> **Task**
The entries below are to be written out again without alteration.

> **Records shown**
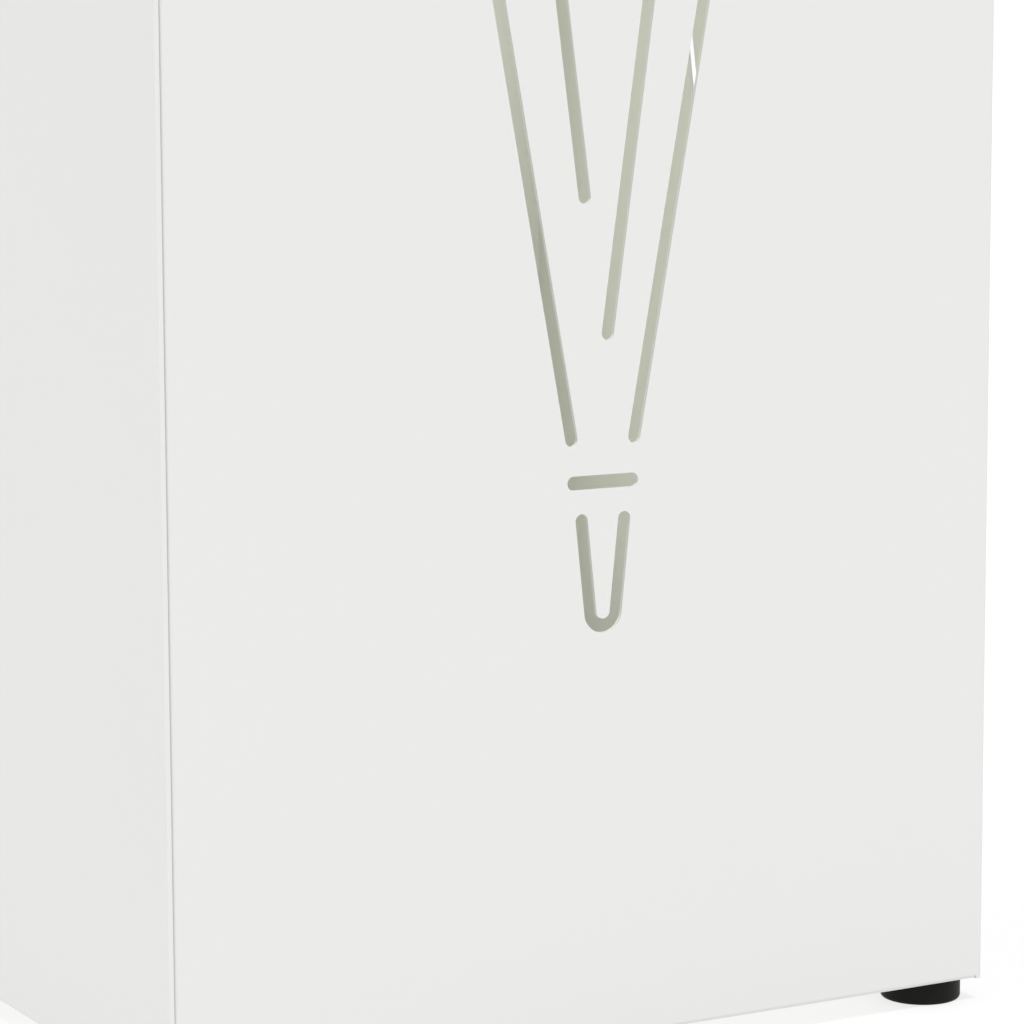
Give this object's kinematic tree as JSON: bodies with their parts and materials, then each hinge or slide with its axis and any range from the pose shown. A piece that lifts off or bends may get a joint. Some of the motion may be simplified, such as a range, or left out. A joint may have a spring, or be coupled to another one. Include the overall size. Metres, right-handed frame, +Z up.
{
  "type": "umbrella stand",
  "caption": "Square white sheet-steel umbrella stand, open at the top, with a closed umbrella cut through its walls, hooks over the rim, a lift-out drip tray and small black feet.",
  "frame": {"origin": "on the floor, under the middle of the square column", "axes": "+Z up, the patterned front wall faces -Y and the second patterned wall faces +X"},
  "size_m": [0.1584, 0.1584, 0.4867],
  "materials": {
    "white_paint": "satin white powder coat",
    "hook_paint": "satin white powder coat",
    "foot_plastic": "matt black moulded",
    "tray_plastic": "fine-grained light grey moulded",
    "zinc_steel": "bright zinc plated"
  },
  "bodies": {
    "stand": {"patterned_sheet": "white_paint", "plain_sheet": "white_paint", "base_plate": "white_paint", "foot_front_left": "foot_plastic", "foot_front_right": "foot_plastic", "foot_rear_right": "foot_plastic", "foot_rear_left": "foot_plastic", "foot_screws": "zinc_steel", "foot_washers": "zinc_steel", "foot_nuts": "zinc_steel"},
    "tray": {"drip_tray": "tray_plastic"},
    "front_hook": {"hook_front": "hook_paint"},
    "right_hook": {"hook_right": "hook_paint"},
    "rear_hook": {"hook_rear": "hook_paint"},
    "left_hook": {"hook_left": "hook_paint"}
  },
  "joints": [
    {"name": "tray_lift", "type": "slide", "parent": "stand", "child": "tray", "axis": [0, 0, 1], "range_m": [0, 0.39]},
    {"name": "front_hook_lift", "type": "slide", "parent": "stand", "child": "front_hook", "axis": [0, 0, 1], "range_m": [0, 0.065]},
    {"name": "right_hook_lift", "type": "slide", "parent": "stand", "child": "right_hook", "axis": [0, 0, 1], "range_m": [0, 0.065]},
    {"name": "rear_hook_lift", "type": "slide", "parent": "stand", "child": "rear_hook", "axis": [0, 0, 1], "range_m": [0, 0.065]},
    {"name": "left_hook_lift", "type": "slide", "parent": "stand", "child": "left_hook", "axis": [0, 0, 1], "range_m": [0, 0.065]}
  ]
}
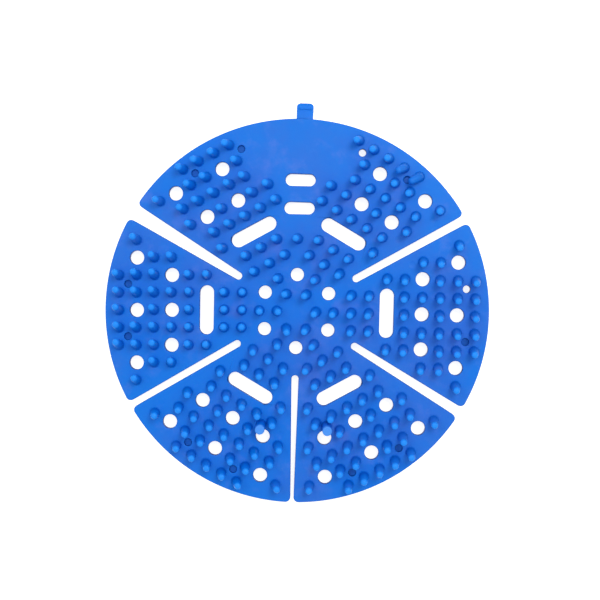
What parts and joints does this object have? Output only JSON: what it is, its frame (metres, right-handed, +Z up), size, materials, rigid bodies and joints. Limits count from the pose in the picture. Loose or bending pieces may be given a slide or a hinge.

> **Finished answer**
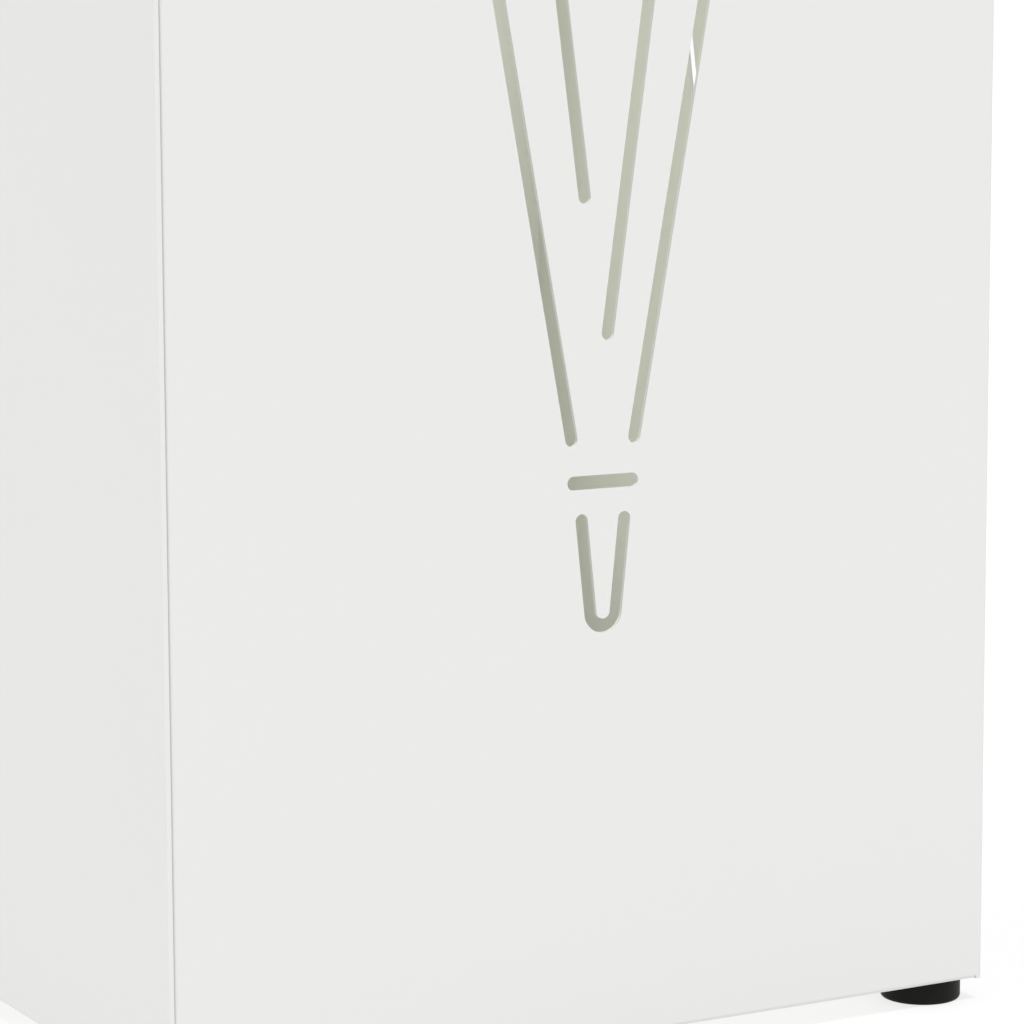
Give this object's kinematic tree as JSON: bodies with their parts and materials, then each hinge or slide with its axis and any range from the pose shown. A piece that lifts off or bends may get a joint. Some of the motion may be simplified, such as a range, or left out. A joint may have a spring, or be coupled to another one. Include the overall size. Metres, right-handed frame, +Z up.
{
  "type": "umbrella stand",
  "caption": "Square white sheet-steel umbrella stand, open at the top, with a closed umbrella cut through its walls, hooks over the rim, a lift-out drip tray and small black feet.",
  "frame": {"origin": "on the floor, under the middle of the square column", "axes": "+Z up, the patterned front wall faces -Y and the second patterned wall faces +X"},
  "size_m": [0.1584, 0.1584, 0.4867],
  "materials": {
    "white_paint": "satin white powder coat",
    "hook_paint": "satin white powder coat",
    "foot_plastic": "matt black moulded",
    "tray_plastic": "fine-grained light grey moulded",
    "zinc_steel": "bright zinc plated"
  },
  "bodies": {
    "stand": {"patterned_sheet": "white_paint", "plain_sheet": "white_paint", "base_plate": "white_paint", "foot_front_left": "foot_plastic", "foot_front_right": "foot_plastic", "foot_rear_right": "foot_plastic", "foot_rear_left": "foot_plastic", "foot_screws": "zinc_steel", "foot_washers": "zinc_steel", "foot_nuts": "zinc_steel"},
    "tray": {"drip_tray": "tray_plastic"},
    "front_hook": {"hook_front": "hook_paint"},
    "right_hook": {"hook_right": "hook_paint"},
    "rear_hook": {"hook_rear": "hook_paint"},
    "left_hook": {"hook_left": "hook_paint"}
  },
  "joints": [
    {"name": "tray_lift", "type": "slide", "parent": "stand", "child": "tray", "axis": [0, 0, 1], "range_m": [0, 0.39]},
    {"name": "front_hook_lift", "type": "slide", "parent": "stand", "child": "front_hook", "axis": [0, 0, 1], "range_m": [0, 0.065]},
    {"name": "right_hook_lift", "type": "slide", "parent": "stand", "child": "right_hook", "axis": [0, 0, 1], "range_m": [0, 0.065]},
    {"name": "rear_hook_lift", "type": "slide", "parent": "stand", "child": "rear_hook", "axis": [0, 0, 1], "range_m": [0, 0.065]},
    {"name": "left_hook_lift", "type": "slide", "parent": "stand", "child": "left_hook", "axis": [0, 0, 1], "range_m": [0, 0.065]}
  ]
}
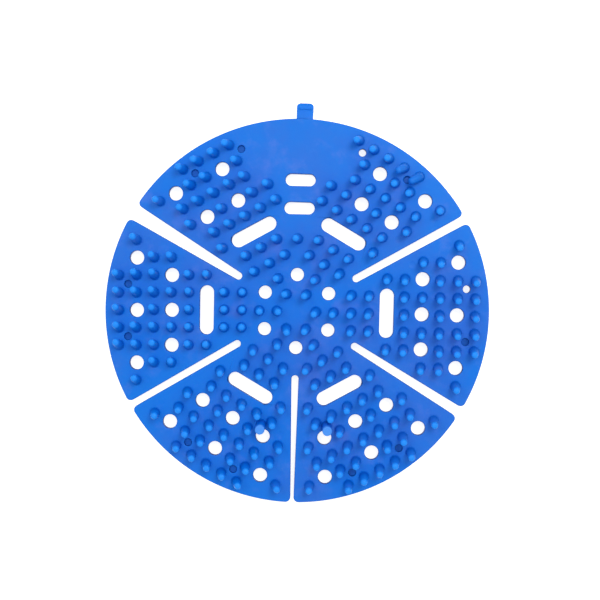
What parts and joints does this object have? Output only JSON: what it is, its frame (metres, right-handed, +Z up), size, materials, rigid bodies and joints. Limits count from the pose in the picture. Loose or bending pieces may be given a slide or a hinge.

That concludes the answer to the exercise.